The key word is “justify.” Every trade should have a clear reason rooted in your strategy. When you’re entering trades because you’re bored, trying to recover losses, or experiencing FOMO trading after missing a market move, you’re no longer following a strategy you’re simply reacting emotionally. That’s when overtrading begins.

Trading frequency alone doesn’t determine overtrading. A scalper legitimately executing 30+ trades per day based on a systematic strategy with consistent edge is not overtrading. A swing trader who normally takes 3 trades per week but this week has taken 20 because “the market is moving a lot” is absolutely overtrading.

Overtrading is defined by the relationship between trade quality and trade quantity not by an absolute number.

Disciplined high-frequency trading (HFT) vs impulsive overtrading:

Legitimate high-frequency trading:

  • Rules-based, algorithmic entry/exit criteria
  • Same setup pattern executed consistently
  • Risk management applied to every single trade
  • Performance metrics tracked and optimized
  • Emotion removed from execution as much as possible

Impulsive overtrading:

  • Each trade entered for a different emotional reason
  • Entry criteria changes based on current mood
  • Risk management abandoned or inconsistently applied
  • No systematic analysis of whether more trades help or hurt
  • Driven by emotion, not edge

Most retail traders believe they fall in the first category. Most are actually in the second.

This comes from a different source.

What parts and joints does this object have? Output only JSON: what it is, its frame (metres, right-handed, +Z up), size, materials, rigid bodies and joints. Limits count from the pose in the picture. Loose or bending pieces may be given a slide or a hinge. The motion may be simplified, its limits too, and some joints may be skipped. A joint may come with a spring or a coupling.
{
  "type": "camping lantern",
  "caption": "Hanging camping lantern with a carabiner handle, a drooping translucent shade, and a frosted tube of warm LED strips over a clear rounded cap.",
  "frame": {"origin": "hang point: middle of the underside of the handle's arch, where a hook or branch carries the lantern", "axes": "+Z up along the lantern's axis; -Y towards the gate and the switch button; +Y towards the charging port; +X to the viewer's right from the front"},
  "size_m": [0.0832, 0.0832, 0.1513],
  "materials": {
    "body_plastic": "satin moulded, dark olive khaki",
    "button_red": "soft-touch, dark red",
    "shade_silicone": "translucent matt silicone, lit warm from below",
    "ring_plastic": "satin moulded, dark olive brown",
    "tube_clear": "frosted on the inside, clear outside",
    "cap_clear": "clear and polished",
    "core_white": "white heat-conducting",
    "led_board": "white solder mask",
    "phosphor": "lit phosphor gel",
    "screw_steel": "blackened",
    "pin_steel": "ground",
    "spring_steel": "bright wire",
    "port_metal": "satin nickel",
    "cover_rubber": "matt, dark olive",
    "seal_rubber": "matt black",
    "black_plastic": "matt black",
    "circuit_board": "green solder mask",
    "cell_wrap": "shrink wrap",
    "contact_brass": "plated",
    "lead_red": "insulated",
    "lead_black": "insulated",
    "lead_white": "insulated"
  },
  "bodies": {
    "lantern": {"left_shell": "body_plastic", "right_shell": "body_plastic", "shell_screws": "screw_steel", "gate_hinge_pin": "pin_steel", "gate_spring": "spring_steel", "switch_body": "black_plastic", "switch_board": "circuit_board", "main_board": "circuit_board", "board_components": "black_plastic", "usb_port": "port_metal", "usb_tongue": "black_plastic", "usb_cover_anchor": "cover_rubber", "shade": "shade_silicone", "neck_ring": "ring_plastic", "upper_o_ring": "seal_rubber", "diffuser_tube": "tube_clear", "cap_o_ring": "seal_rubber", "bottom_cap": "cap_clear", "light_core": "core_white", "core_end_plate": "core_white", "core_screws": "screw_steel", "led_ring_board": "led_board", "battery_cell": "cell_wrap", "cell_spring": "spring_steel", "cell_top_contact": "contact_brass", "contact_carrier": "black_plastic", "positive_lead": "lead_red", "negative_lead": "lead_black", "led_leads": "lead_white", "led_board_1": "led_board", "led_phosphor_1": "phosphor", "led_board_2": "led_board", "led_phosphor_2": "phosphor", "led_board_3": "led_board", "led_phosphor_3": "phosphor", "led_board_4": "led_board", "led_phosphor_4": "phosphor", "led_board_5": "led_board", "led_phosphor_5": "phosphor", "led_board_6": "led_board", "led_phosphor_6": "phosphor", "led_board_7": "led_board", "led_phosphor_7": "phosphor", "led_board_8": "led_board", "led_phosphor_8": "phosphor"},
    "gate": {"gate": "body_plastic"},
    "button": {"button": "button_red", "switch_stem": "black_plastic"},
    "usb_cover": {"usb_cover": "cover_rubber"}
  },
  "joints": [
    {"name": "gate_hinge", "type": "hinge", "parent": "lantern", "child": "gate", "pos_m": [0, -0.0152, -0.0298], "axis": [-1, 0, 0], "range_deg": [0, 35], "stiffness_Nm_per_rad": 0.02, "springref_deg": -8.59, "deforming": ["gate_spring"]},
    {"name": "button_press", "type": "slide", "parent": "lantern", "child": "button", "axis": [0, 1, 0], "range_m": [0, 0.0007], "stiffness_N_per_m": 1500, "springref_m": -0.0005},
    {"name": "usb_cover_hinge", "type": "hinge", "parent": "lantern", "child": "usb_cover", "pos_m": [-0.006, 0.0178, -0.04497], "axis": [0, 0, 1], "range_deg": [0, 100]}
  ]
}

Revenge trading is one of the most common emotional triggers for overtrading. After a loss, the psychological urge to immediately enter another trade to “make it back” is powerful and nearly universal. That next trade taken not because it meets your criteria but because you’re emotionally wounded is both revenge trading and overtrading simultaneously. It compounds the problem in real time.

Causes of Overtrading

Understanding why overtrading happens is essential for preventing it. The causes are emotional, cognitive, and environmental, each reinforcing the others.

Emotional Drivers

Fear of Missing Out (FOMO): The market makes a 200-pip move while you’re watching from the sidelines. Your stomach drops. “I should have been in that trade.” The next movement that even vaguely resembles the one you missed gets your immediate entry even if it’s not a real setup. FOMO-based entries are almost always overtrading.

Boredom and impatience: Professional trading involves enormous amounts of waiting. For every hour of genuine opportunity, there might be six hours of nothing worth trading. Beginners fill this void with trades. “The market is open, I should be trading” is a dangerous mental framework that leads directly to forcing setups where none exist.

Fear and anxiety: Counterintuitively, fear of missing targets or being “behind” for the month can trigger excessive trading. The anxiety of being down on the month creates pressure to “make up ground” through increased activity which typically makes the situation worse.

Revenge trading: This deserves special mention because it’s so common and destructive. After a loss, your brain enters a pain-response state where rational decision-making is genuinely compromised. The need to recover immediately overrides the strategic thinking that would normally prevent impulsive entries. One loss becomes two, two becomes five, and suddenly you’ve experienced a severe emotional trading spiral.

Cognitive Biases

Overconfidence: After a winning streak, traders often attribute success to skill rather than the combination of skill and favorable conditions. This inflated self-assessment leads to taking more trades (“I’m on fire right now”) in less favorable conditions, turning a good period into a devastating one.

Gambler’s fallacy: The irrational belief that after several losses, a win is “due.” This causes traders to keep entering more trades after losses, convinced the next one must work statistically. Markets have no memory each trade is independent, and no amount of previous losses makes the next trade more likely to succeed.

Sunk cost fallacy: “I’ve already lost $500 today, I might as well try to recover.” The previous losses have no relevance to whether the next trade will be profitable but they create psychological pressure to keep trading when stopping would be the rational choice.

External Factors

Market volatility and news events: When markets are moving fast during NFP releases, central bank announcements, major geopolitical events the visual stimulation of rapidly changing prices triggers impulsive entries. The more the market moves, the more traders feel compelled to participate, often executing trades that would never meet their criteria in calmer conditions.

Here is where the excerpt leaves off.